To do —
Give the listing again in full, exactly as written.

++++++

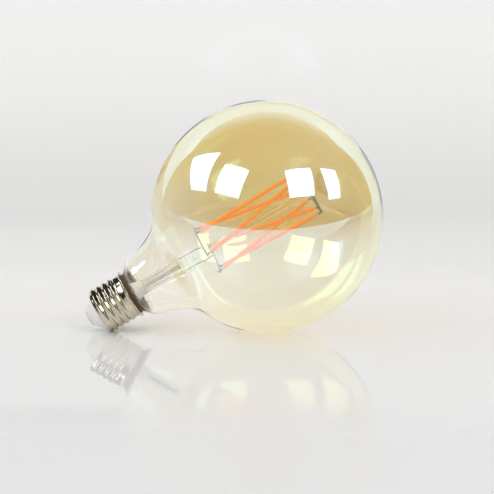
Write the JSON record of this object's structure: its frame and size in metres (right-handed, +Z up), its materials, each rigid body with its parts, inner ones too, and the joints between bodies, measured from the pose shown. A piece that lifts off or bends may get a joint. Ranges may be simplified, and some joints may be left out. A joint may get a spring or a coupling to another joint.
{
  "type": "globe filament lamp",
  "caption": "Smart LED lamp with a large gold-tinted glass globe, twisted filaments on a glass stem, and a screw cap, lying on its side.",
  "frame": {"origin": "centre of the bounding box at table level, under the lamp as it lies on its side", "axes": "+Z up from the table, +X from the cap towards the globe along the lamp's shadow, +Y away from the viewer; the lamp's own axis lies in the XZ plane and rises 30 degrees towards +X"},
  "size_m": [0.1618, 0.126, 0.1259],
  "materials": {
    "amber_glass": "clear blown glass with a thin gold film",
    "clear_glass": "clear drawn glass",
    "phosphor": "satin silicone and phosphor coating, orange",
    "nickel_wire": "dull drawn nickel-iron wire",
    "nickel_plate": "bright nickel plate on rolled brass",
    "tin": "dull tinned contact",
    "white_glass": "smooth opaque white glass",
    "cement": "rough baked basing cement",
    "circuit_board": "green solder mask",
    "black_plastic": "moulded black epoxy",
    "ferrite": "matt sintered ferrite",
    "copper": "enamelled copper wire",
    "capacitor_can": "drawn aluminium can",
    "resistor_body": "lacquered resistor body",
    "red_insulation": "red wire insulation",
    "black_insulation": "black wire insulation",
    "white_sleeve": "woven glass-fibre sleeve"
  },
  "bodies": {
    "root": {"glass_envelope": "amber_glass", "stem_flare_tube": "clear_glass", "stem_press": "clear_glass", "exhaust_tube": "clear_glass", "centre_rod": "clear_glass", "lower_crown_a": "nickel_wire", "lower_crown_b": "nickel_wire", "upper_crown": "nickel_wire", "lead_wire_a": "nickel_wire", "lead_wire_b": "nickel_wire", "lead_sleeve_a": "white_sleeve", "lead_sleeve_b": "white_sleeve", "screw_shell": "nickel_plate", "cap_insulator": "white_glass", "centre_contact": "tin", "basing_cement": "cement", "driver_board": "circuit_board", "bulk_capacitor": "capacitor_can", "inductor_core": "ferrite", "inductor_winding": "copper", "bridge_rectifier": "black_plastic", "led_driver_chip": "black_plastic", "fusible_resistor": "resistor_body", "radio_board": "circuit_board", "radio_shield": "capacitor_can", "aerial_wire": "copper", "live_wire": "red_insulation", "neutral_wire": "black_insulation", "filament_1": "phosphor", "lower_tail_1": "nickel_wire", "upper_tail_1": "nickel_wire", "filament_2": "phosphor", "lower_tail_2": "nickel_wire", "upper_tail_2": "nickel_wire", "filament_3": "phosphor", "lower_tail_3": "nickel_wire", "upper_tail_3": "nickel_wire", "filament_4": "phosphor", "lower_tail_4": "nickel_wire", "upper_tail_4": "nickel_wire", "filament_5": "phosphor", "lower_tail_5": "nickel_wire", "upper_tail_5": "nickel_wire", "filament_6": "phosphor", "lower_tail_6": "nickel_wire", "upper_tail_6": "nickel_wire"}
  },
  "joints": []
}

++++++

Output below —
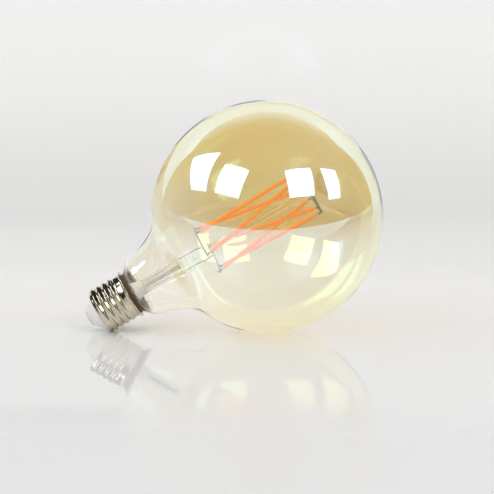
Write the JSON record of this object's structure: its frame and size in metres (right-handed, +Z up), its materials, each rigid body with its parts, inner ones too, and the joints between bodies, measured from the pose shown. A piece that lifts off or bends may get a joint. Ranges may be simplified, and some joints may be left out. A joint may get a spring or a coupling to another joint.
{
  "type": "globe filament lamp",
  "caption": "Smart LED lamp with a large gold-tinted glass globe, twisted filaments on a glass stem, and a screw cap, lying on its side.",
  "frame": {"origin": "centre of the bounding box at table level, under the lamp as it lies on its side", "axes": "+Z up from the table, +X from the cap towards the globe along the lamp's shadow, +Y away from the viewer; the lamp's own axis lies in the XZ plane and rises 30 degrees towards +X"},
  "size_m": [0.1618, 0.126, 0.1259],
  "materials": {
    "amber_glass": "clear blown glass with a thin gold film",
    "clear_glass": "clear drawn glass",
    "phosphor": "satin silicone and phosphor coating, orange",
    "nickel_wire": "dull drawn nickel-iron wire",
    "nickel_plate": "bright nickel plate on rolled brass",
    "tin": "dull tinned contact",
    "white_glass": "smooth opaque white glass",
    "cement": "rough baked basing cement",
    "circuit_board": "green solder mask",
    "black_plastic": "moulded black epoxy",
    "ferrite": "matt sintered ferrite",
    "copper": "enamelled copper wire",
    "capacitor_can": "drawn aluminium can",
    "resistor_body": "lacquered resistor body",
    "red_insulation": "red wire insulation",
    "black_insulation": "black wire insulation",
    "white_sleeve": "woven glass-fibre sleeve"
  },
  "bodies": {
    "root": {"glass_envelope": "amber_glass", "stem_flare_tube": "clear_glass", "stem_press": "clear_glass", "exhaust_tube": "clear_glass", "centre_rod": "clear_glass", "lower_crown_a": "nickel_wire", "lower_crown_b": "nickel_wire", "upper_crown": "nickel_wire", "lead_wire_a": "nickel_wire", "lead_wire_b": "nickel_wire", "lead_sleeve_a": "white_sleeve", "lead_sleeve_b": "white_sleeve", "screw_shell": "nickel_plate", "cap_insulator": "white_glass", "centre_contact": "tin", "basing_cement": "cement", "driver_board": "circuit_board", "bulk_capacitor": "capacitor_can", "inductor_core": "ferrite", "inductor_winding": "copper", "bridge_rectifier": "black_plastic", "led_driver_chip": "black_plastic", "fusible_resistor": "resistor_body", "radio_board": "circuit_board", "radio_shield": "capacitor_can", "aerial_wire": "copper", "live_wire": "red_insulation", "neutral_wire": "black_insulation", "filament_1": "phosphor", "lower_tail_1": "nickel_wire", "upper_tail_1": "nickel_wire", "filament_2": "phosphor", "lower_tail_2": "nickel_wire", "upper_tail_2": "nickel_wire", "filament_3": "phosphor", "lower_tail_3": "nickel_wire", "upper_tail_3": "nickel_wire", "filament_4": "phosphor", "lower_tail_4": "nickel_wire", "upper_tail_4": "nickel_wire", "filament_5": "phosphor", "lower_tail_5": "nickel_wire", "upper_tail_5": "nickel_wire", "filament_6": "phosphor", "lower_tail_6": "nickel_wire", "upper_tail_6": "nickel_wire"}
  },
  "joints": []
}